§ EXERCISE GOAL:
Gather from the listing below each line that includes the word "which", and copy it.

§ DATA RECORDS:
[start]
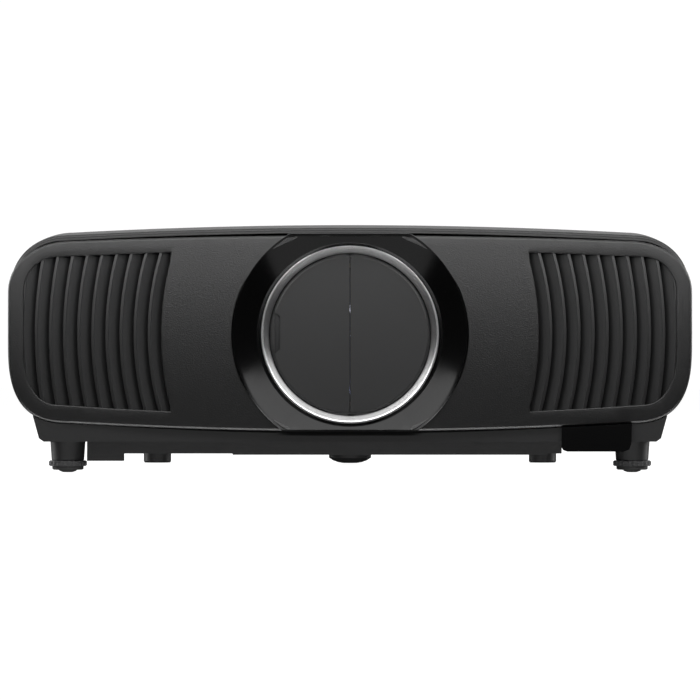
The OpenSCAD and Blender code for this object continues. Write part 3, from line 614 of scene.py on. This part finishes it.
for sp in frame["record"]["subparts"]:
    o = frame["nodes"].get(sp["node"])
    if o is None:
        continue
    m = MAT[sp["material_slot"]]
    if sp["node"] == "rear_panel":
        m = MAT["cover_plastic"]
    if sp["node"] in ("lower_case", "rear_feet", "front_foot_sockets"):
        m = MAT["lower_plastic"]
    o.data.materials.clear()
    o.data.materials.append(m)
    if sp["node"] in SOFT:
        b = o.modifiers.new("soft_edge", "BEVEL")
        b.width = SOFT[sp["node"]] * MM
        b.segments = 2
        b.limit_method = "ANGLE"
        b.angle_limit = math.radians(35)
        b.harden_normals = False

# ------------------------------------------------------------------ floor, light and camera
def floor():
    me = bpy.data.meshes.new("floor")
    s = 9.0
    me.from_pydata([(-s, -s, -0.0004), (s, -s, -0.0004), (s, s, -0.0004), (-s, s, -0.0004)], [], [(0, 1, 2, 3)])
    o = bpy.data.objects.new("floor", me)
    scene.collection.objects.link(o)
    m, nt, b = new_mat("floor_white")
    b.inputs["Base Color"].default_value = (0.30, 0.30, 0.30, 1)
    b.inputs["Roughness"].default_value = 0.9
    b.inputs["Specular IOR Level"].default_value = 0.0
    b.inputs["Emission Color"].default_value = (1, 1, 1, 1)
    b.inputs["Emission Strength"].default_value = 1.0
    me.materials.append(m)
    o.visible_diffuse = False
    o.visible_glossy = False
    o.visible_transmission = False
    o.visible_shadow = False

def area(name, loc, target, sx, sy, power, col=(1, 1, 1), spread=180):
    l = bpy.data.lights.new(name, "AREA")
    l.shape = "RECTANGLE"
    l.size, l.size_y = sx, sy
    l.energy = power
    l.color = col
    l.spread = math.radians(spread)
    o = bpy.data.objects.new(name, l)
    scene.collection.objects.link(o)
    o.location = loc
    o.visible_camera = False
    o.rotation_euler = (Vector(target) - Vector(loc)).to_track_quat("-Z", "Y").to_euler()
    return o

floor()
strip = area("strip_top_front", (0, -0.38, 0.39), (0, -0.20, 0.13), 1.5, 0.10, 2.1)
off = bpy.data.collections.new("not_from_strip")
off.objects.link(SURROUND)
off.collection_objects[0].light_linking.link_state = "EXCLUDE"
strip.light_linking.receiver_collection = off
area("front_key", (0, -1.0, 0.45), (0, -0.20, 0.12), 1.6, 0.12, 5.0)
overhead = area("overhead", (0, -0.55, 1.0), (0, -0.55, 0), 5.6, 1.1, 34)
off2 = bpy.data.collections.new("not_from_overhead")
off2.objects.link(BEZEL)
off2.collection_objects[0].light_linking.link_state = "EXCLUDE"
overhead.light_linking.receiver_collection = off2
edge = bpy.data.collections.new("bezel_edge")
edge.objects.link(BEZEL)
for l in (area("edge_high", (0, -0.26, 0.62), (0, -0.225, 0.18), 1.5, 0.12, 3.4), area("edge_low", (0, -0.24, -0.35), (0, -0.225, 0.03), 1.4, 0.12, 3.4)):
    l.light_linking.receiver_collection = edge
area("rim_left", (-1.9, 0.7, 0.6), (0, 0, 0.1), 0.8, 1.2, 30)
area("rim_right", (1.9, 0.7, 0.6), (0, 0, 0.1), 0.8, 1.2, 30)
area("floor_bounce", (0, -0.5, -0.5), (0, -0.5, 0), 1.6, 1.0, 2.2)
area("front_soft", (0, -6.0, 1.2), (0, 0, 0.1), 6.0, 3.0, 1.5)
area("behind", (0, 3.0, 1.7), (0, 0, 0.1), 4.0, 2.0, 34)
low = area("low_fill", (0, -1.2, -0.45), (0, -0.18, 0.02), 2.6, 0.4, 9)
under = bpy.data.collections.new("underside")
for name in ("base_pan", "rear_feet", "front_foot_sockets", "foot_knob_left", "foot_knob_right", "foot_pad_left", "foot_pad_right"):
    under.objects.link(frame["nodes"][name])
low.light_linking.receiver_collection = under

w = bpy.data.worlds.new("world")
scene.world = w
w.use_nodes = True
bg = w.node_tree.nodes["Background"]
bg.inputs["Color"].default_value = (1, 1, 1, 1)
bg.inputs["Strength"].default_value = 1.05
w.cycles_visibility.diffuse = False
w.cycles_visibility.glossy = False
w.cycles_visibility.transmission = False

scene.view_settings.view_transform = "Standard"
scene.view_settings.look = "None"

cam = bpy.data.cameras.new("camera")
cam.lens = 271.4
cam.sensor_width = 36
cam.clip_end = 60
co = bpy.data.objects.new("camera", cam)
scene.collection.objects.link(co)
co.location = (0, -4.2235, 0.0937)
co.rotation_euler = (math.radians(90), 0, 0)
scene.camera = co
[end]
[start]
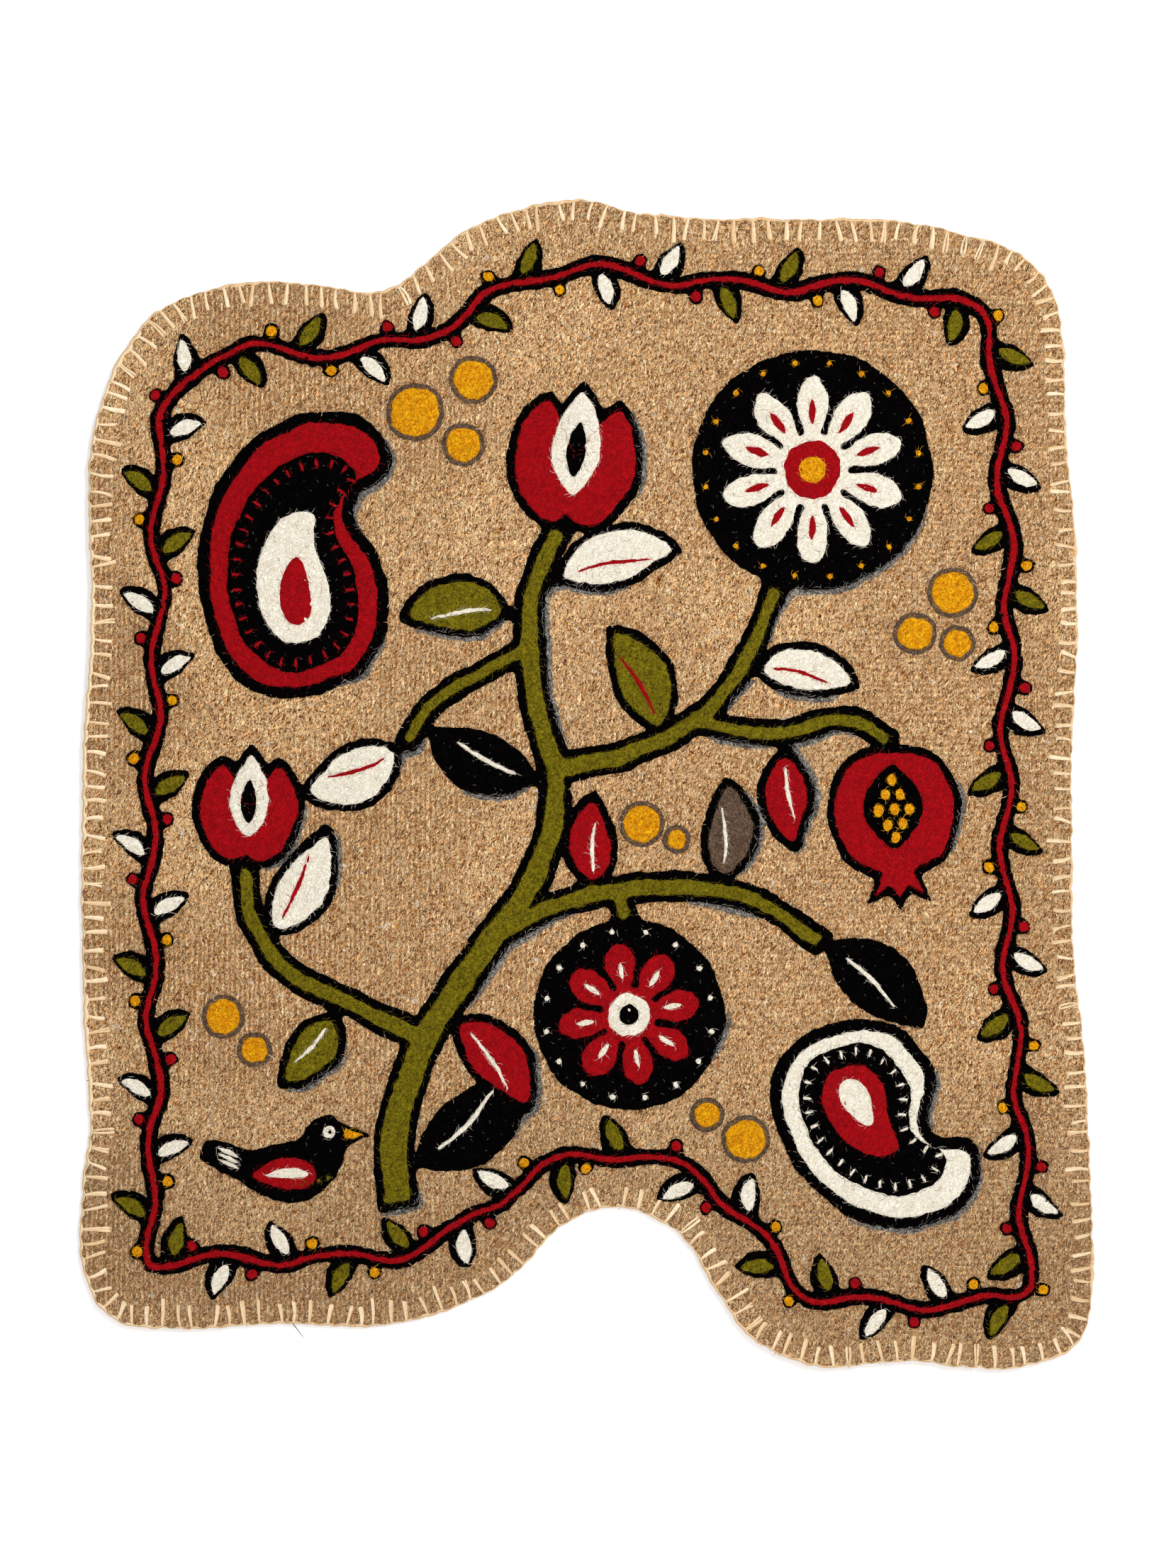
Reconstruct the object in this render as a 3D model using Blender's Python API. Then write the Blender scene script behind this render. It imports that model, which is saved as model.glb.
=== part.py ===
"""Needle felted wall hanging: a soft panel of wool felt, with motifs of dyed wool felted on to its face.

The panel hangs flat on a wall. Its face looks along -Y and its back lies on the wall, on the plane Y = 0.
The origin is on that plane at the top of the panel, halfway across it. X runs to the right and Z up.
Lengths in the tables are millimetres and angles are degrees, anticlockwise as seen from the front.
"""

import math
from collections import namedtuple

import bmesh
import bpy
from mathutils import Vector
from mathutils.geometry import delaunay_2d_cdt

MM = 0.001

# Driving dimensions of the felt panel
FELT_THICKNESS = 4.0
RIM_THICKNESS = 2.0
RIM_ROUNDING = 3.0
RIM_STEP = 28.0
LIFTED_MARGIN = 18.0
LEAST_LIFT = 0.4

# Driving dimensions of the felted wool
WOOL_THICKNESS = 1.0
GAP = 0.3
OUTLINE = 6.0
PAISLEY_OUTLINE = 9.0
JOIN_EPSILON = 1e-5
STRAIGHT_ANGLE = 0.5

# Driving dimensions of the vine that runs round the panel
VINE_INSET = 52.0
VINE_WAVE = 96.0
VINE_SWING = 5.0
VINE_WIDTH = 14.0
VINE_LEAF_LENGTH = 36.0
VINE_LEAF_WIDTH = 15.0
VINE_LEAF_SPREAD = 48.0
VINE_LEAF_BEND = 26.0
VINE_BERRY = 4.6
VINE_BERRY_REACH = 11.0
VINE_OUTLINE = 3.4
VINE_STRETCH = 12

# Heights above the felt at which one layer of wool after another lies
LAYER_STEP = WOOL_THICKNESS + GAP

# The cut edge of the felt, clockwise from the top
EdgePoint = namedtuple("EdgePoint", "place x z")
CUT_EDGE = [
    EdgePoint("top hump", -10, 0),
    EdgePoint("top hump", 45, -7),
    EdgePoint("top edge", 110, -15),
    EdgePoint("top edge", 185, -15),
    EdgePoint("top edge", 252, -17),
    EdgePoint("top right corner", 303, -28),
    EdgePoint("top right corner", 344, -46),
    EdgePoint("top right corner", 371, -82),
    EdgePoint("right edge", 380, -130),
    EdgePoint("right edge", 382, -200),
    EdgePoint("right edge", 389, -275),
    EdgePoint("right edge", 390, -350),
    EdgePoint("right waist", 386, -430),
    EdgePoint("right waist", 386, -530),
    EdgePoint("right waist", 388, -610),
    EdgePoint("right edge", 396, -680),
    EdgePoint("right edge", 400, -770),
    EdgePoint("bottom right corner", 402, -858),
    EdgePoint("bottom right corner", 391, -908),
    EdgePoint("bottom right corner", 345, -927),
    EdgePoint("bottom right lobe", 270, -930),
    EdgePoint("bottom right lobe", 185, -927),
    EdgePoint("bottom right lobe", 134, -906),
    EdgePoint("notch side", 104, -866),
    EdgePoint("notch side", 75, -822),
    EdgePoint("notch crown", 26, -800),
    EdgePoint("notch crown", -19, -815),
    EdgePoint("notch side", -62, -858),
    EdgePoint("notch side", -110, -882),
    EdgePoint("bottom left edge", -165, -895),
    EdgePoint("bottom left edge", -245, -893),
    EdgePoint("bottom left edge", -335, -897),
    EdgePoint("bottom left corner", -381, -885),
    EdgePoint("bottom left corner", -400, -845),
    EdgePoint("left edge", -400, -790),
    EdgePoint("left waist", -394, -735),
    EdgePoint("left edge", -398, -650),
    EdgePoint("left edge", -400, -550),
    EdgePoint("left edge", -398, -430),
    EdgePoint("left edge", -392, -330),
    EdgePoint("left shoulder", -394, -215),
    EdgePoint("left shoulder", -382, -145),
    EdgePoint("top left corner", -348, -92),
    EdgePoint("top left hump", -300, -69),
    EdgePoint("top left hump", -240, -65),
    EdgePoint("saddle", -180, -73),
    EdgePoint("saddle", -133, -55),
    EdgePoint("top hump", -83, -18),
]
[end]
§ ANSWER TO THIS EXERCISE:
Reconstruct the object in this render as a 3D model using Blender's Python API. Then write the Blender scene script behind this render. It imports that model, which is saved as model.glb.
# Heights above the felt at which one layer of wool after another lies